Conversely, a plugin calls a remote hosted service via an API. The execution happens on an external server using service-side credentials. This creates a very explicity and hard control boundary; the model is confined to defined endpoints and schemas, and the backend enforces security rules that the model cannot bypass through prompt manipulation alone.
flowchart LR
A[Claude / Client]
B[Plugin API Endpoint]
C[Backend Service]
D[(AWS Athena)]
A --> B
B --> C
C --> D
Memory, the Harness, and Identity
There is additional consideration to be had regarding reliance on memory when evaluating data from an MCP response and holding it in raw, blob text form for evaluation and downstream flow reference. Specifically, you are relying on the behavior of the agent/harness and how it manages memory to ensure the important elements from your MCP response are preserved. This is subject to the agent’s interpration during runtime and not explicitly handled like in a plugin.
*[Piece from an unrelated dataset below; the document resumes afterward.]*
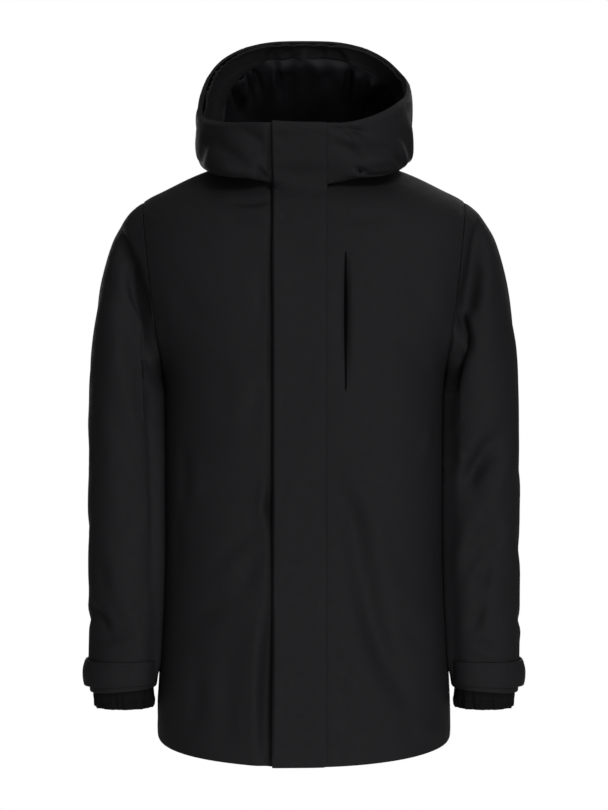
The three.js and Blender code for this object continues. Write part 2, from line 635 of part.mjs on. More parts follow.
function addStormFlap() {
  const freeEdge = flapColumns[0];
  const grid = (out) => frontRows.map((row) => flapColumns.map((x) => {
    const height = row.surface(0, row.level).z;
    const share = Math.max((flapStitch - x) / (flapStitch - freeEdge), 0);
    return frontPoint(row, x, layGap + atHeight(flapLifts, "lift", height) * share ** 3 + out);
  }));
  addPiece("storm_flap", wall(grid(flapWall), grid(0)), cloth);
}

function addFrontZip() {
  const rows = frontRows.filter(({ surface, level }) =>
    surface === bodySurface ? level > zipBottom : level <= rimRow - zipTop);
  const half = frontEdge - seamGap;
  const grid = (out) => rows.map((row) => [-half, half].map((x) => frontPoint(row, x, out)));
  addPiece("front_zip", wall(grid(-zipDepth), grid(-zipDepth - zipWall)), tape);
}

const bodyLevelAt = (height, x) =>
  solve((level) => bodySurface(turnAtX(bodySurface, level, x), level).z, 0, necklineRow, height);

function pocketGrid(columns, low, high, out) {
  return range(pocketSteps).map((i) => {
    const level = bodyLevelAt(mix(low, high, i / pocketSteps), pocket.x);
    return columns.map((x) => frontPoint({ surface: bodySurface, level }, x, out));
  });
}

// The welt folds over the pocket's zip from the outer side.
function addChestPocket() {
  const { x, low, high, welt, slit, zipInset } = pocket;
  const weltColumns = [x + slit / 2 + seamGap, x + slit / 2 + welt];
  const over = (out) => pocketGrid(weltColumns, low, high, layGap + out);
  addPiece("chest_pocket_welt", wall(over(weltWall), over(0)), cloth);
  const zipColumns = [x - slit / 2, x + slit / 2];
  const under = (out) => pocketGrid(zipColumns, low + zipInset, high - zipInset, layGap + out);
  addPiece("chest_pocket_zip", wall(under(pocket.zipWall), under(0)), tape);
}

addFront("front_left", 1);
addFront("front_right", -1);
addBack();
addSleeve("sleeve_left", 1);
addSleeve("sleeve_right", -1);
addCuffTab("cuff_tab_left", 1);
addCuffTab("cuff_tab_right", -1);
addStormCuff("storm_cuff_left", 1);
addStormCuff("storm_cuff_right", -1);
addHoodSide("hood_side_left", 1);
addHoodSide("hood_side_right", -1);
addHoodCentre();
addHoodFacing();
addHoodLining();
addStormFlap();
addFrontZip();
addChestPocket();

export default coat;
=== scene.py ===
import math

import bmesh
import bpy
import numpy as np
from mathutils import Matrix, Vector
from mathutils.bvhtree import BVHTree
from mathutils.kdtree import KDTree


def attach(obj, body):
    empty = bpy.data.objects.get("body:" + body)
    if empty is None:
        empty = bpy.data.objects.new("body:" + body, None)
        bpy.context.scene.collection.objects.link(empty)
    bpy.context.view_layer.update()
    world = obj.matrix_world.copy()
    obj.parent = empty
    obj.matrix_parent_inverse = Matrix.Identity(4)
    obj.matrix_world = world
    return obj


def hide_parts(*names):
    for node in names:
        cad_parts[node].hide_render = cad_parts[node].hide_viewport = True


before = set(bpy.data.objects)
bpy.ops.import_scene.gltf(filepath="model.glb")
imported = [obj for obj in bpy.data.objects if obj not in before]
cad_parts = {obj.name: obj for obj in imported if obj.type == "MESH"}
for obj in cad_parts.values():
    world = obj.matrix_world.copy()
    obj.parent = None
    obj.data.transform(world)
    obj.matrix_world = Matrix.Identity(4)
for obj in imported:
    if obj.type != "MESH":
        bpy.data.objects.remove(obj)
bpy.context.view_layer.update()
scene = bpy.context.scene
hemDrop = 830  # mm from the origin down to the front hem
print("frame loaded:", len(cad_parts), "nodes")


def colourOf(hexValue):
    parts = [int(hexValue[i:i + 2], 16) / 255 for i in (1, 3, 5)]
    return [c / 12.92 if c <= 0.04045 else ((c + 0.055) / 1.055) ** 2.4 for c in parts] + [1]


def addNode(tree, kind, links=None, **settings):
    node = tree.nodes.new(kind)
    for key, value in settings.items():
        setattr(node, key, value)
    for key, value in (links or {}).items():
        if isinstance(value, bpy.types.NodeSocket):
            tree.links.new(value, node.inputs[key])
        else:
            node.inputs[key].default_value = value
    return node


def placed(name, data):   # a new object at the origin
    obj = bpy.data.objects.new(name, data)
    scene.collection.objects.link(obj)
    return obj


def pointTree(points):
    tree = KDTree(len(points))
    for i, point in enumerate(points):
        tree.insert(point, i)
    tree.balance()
    return tree


def bell(away, width):   # 1 in the middle, and soft on both sides of it
    return np.exp(-((away / width) ** 2))


# how deep the bumps are in metres, and by how much the roughness varies up and down
relief = {"crinkle": 0.001, "grain": 0.0002, "clothSpread": 0.05, "hardSpread": 0.08}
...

A helpful insight that further expands on this comes from this blog post “Your harness, your memory” is that memory is not a plugin: it lives in the harness. The “harness” is the system managing the context lifecycle, such as Cursor or a managed chat interface (Opus, Codex, etc.). It is the harness that makes “invisible decisions” about what to summarize, truncate, or delete as the conversation progresses.
While MCP assumes memory is external data we can supply, the reality is that memory is whatever survives the context management of the harness. This creates a form of “state dependency”. If the harness owns the memory, you cannot easily move your agent’s learned patterns or history between different platforms.
Skills: The Behavioral Layer
To complete the hierarchy, skills act as a third layer that sits above execution. While MCPs and plugins provide the capabilities (e.g. “What code or services can I run?”), skills provide the policies (e.g. “How should I behave?”).
So we can see how the two aforementioned concepts can exist in parallel and interact with the same remote resources, but with plugins and MCPs existing as different intermediaries with different potential permissions scopes and degrees of flexibility. Then, skills provide guidance on how to use either of these (or any other available tooling).
flowchart TB
Skill["Skills (Behavioral Policy Layer)"]
LLM["LLM Reasoning Layer"]
MCP["MCP (Local Execution Tools)"]
Plugin["Plugins (Remote APIs)"]
System["External Systems (AWS, DBs, etc.)"]
Skill --> LLM
LLM --> MCP
LLM --> Plugin
MCP --> System
Plugin --> System
A skill does not directly access AWS or run queries. Instead, it biases the model’s decision-making process—for instance, instructing it to always inspect a schema or, for example, apply a LIMIT 1000 before invoking the Athena DWH query tool. The tool then, can exist in entities such as the more deterministic MCP and plugin layer described prior.
Conclusion
Ultimately, the choice between these architectures is a trade off. MCPs provide the most flexibility for reasoning by operating directly within your local environment, yet they inherit the risk of lower explicit control, especially as they are running with your full identity rather than as a sandboxed agent. Plugins are on the other end of the spectrum in this sense: they are strictly scoped by design, both in their permission sets and in how the agent harness prioritizes their structured responses within its memory. Above both these execution layers sit skills, acting as the behavioral guide. They don’t handle the mechanics of the query, but instead set preferences for agents on when to lean into the flexible stream of an MCP and when to rely on the predictable boundaries of a plugin.